The bike has been to events across the country. Part of its message is that two defining forces have offered to die for you — Christ for your soul and the American GI for your freedom, Mayhill said.

He parked the handsome bike close to the temporary stage.

Singer Rockie Lynne, a veteran of the Army’s 82nd Airborne Division, performed a song specifically written for Vietnam veterans: “We Want to Thank You.” The Salisbury High School Junior ROTC program presented the colors.

Elsewhere in Salisbury on Wednesday, former Air Force Capt. Ronnie Smith, a combat pilot with the Tactical Air Command in Vietnam, spoke at a Vietnam War commemoration at Salisbury National Cemetery.

Smith announced plans for the erection of a Rowan County Vietnam Veterans Memorial Wall, to be located at the Patriots Flag Concourse at Salisbury City Park.

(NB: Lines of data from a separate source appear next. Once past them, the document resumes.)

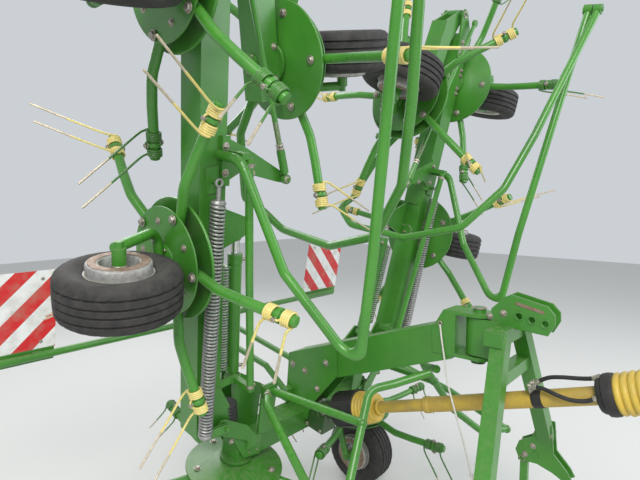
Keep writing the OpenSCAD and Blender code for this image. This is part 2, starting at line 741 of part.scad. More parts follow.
centre_frame();
drawbar();
gearbox();
front_guard();
rear_frame();
warning_boards();
pto_tube();
pto_cones();
headstock();
rope();
hose_upper();
hose_lower();
for (side = [-1, 1]) {
    name = side > 0 ? "left" : "right";
    stand(side);
    wing_beam(side);
    outer_beam_solid(side);
    link_rod(side);
    lift_spring(side);
    fold_barrel(side);
    fold_rod(side);
    for (k = [1:4]) {
        color(green) rotor(k, side);
        color(k % 2 == 0 ? yellow : green) tines(k, side);
        color(rim_white) rim(k, side);
        color(rubber) tyre(k, side);
    }
}
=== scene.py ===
import math

import bmesh
import bpy
from mathutils import Matrix, Vector


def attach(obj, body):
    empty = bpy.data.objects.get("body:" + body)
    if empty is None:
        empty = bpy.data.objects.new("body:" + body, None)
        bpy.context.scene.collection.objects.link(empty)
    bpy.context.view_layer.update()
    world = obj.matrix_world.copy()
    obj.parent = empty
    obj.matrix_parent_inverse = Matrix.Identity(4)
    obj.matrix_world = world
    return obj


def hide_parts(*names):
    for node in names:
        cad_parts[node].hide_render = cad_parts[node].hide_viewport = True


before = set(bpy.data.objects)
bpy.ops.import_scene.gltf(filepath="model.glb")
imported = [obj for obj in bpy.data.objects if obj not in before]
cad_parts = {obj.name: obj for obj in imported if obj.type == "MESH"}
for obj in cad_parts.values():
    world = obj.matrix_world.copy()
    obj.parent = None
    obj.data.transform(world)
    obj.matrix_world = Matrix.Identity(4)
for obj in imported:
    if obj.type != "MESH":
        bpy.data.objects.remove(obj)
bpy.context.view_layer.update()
SIDES = (("right", -1), ("left", 1))
ROTORS = (1, 2, 3, 4)

# Places, in millimetres

# the machine's frame is tipped nose-down; a wing's frame starts at its hinge, an outer section's at its own
TIP, FOLD1, FOLD2 = math.radians(11), math.radians(84.3), math.radians(171)
# the row is moved back so that the part's box has its middle at x = 0
SHIFT = -512.9055
# a wheel's centre is ahead of its rotor's axis and below the rim plane of the bell
TYRE_R, WHEEL_FWD, WHEEL_DROP = 203, 100, 276
BELL_Z = (TYRE_R + math.sin(TIP) * WHEEL_FWD) / math.cos(TIP) + WHEEL_DROP
PITCH = 967.0
# hinges outboard of the nearest rotor inside them, and above the rim plane
HINGE1_OUT, HINGE1_UP = 95.5, 260
HINGE2_OUT, HINGE2_UP = 360, 200
HINGE1 = Vector((0, PITCH / 2 + HINGE1_OUT, BELL_Z + HINGE1_UP))
# each rotor's distance outward in the frame that carries it
ROTOR_OUT = {1: PITCH / 2, 2: PITCH - HINGE1_OUT, 3: 2 * PITCH - HINGE1_OUT, 4: PITCH - HINGE2_OUT}
HINGE2 = Vector((0, ROTOR_OUT[3] + HINGE2_OUT, HINGE2_UP - HINGE1_UP))
# rotor phases of the even and the odd rotors, in degrees
PHASE = {-1: (-3, 39), 1: (33, 3)}
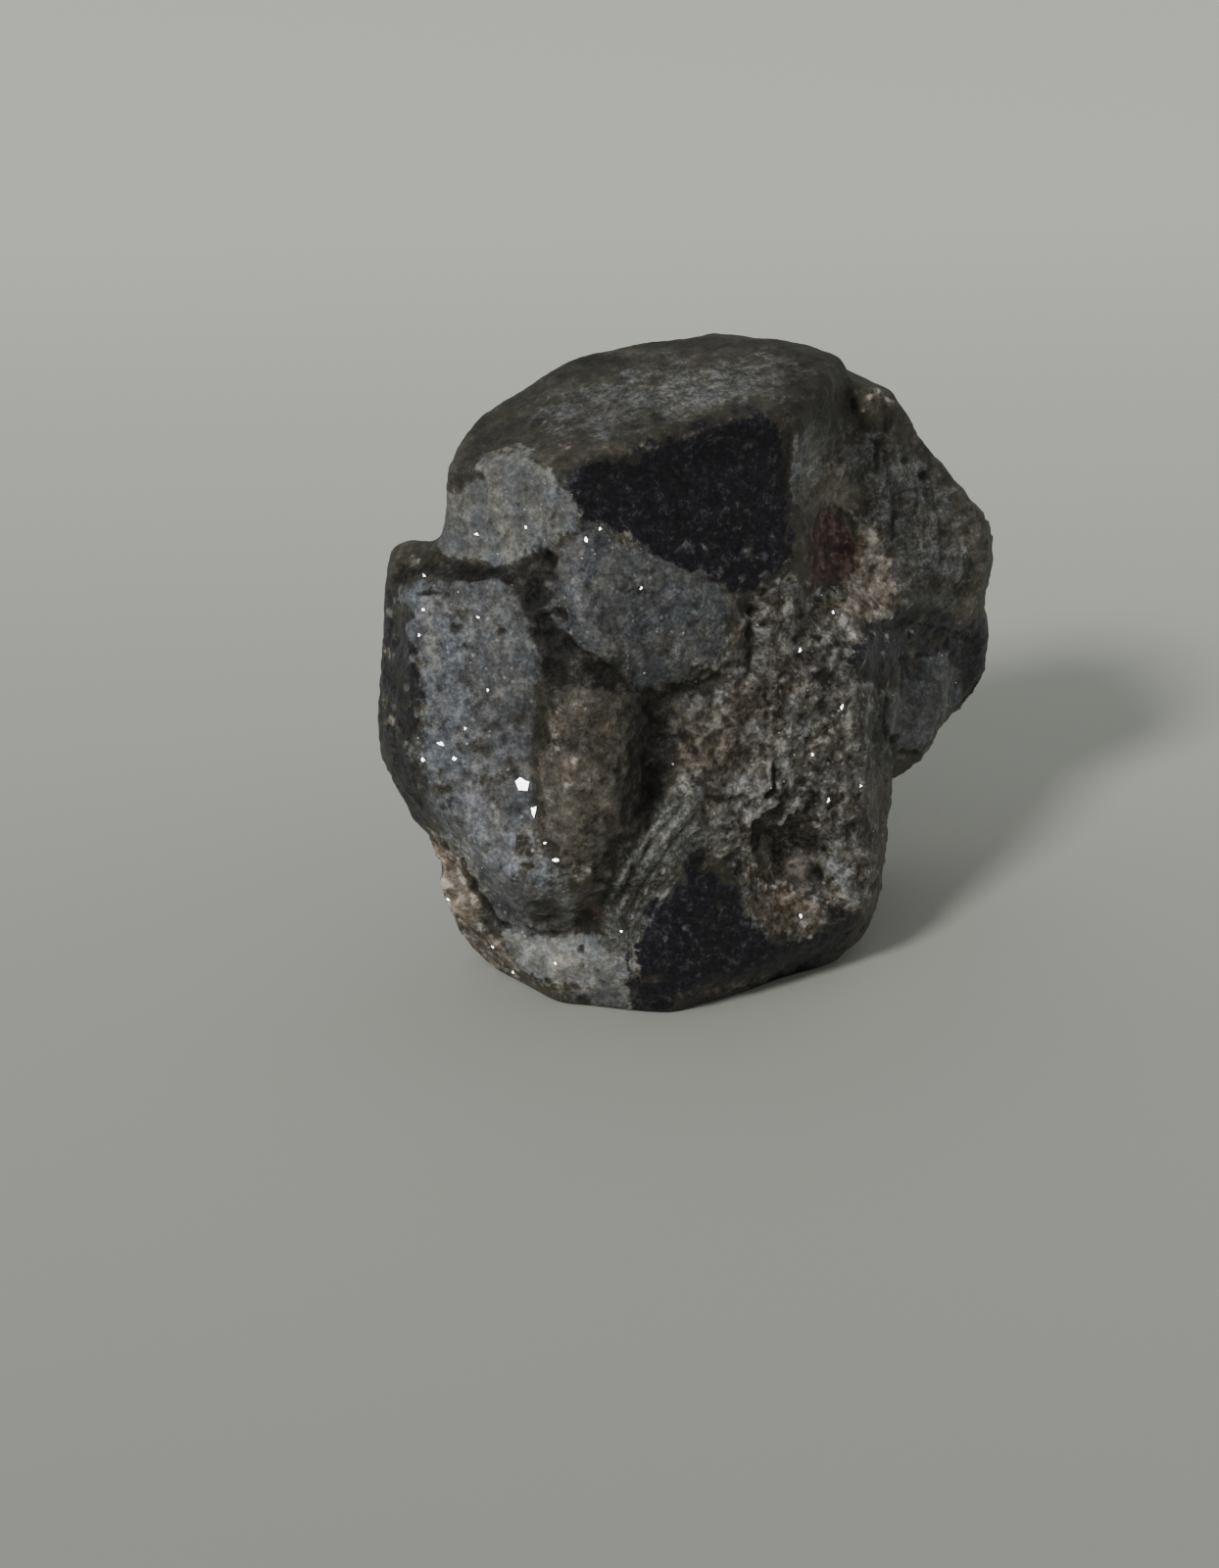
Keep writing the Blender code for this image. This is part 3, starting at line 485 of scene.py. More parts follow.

The local chapter of the Military Officers Association of America is one of the sponsors for the Rowan Vietnam Veterans Wall. Meanwhile, a National Cemetery project in the works could add up to 37 acres to the site.

Smith said a formal announcement of the cemetery’s expansion will come later from the Veterans Administration in Washington.

A wreath was placed during the National Cemetery ceremony in memory of the more than 58,000 U.S. men and women who died in Vietnam.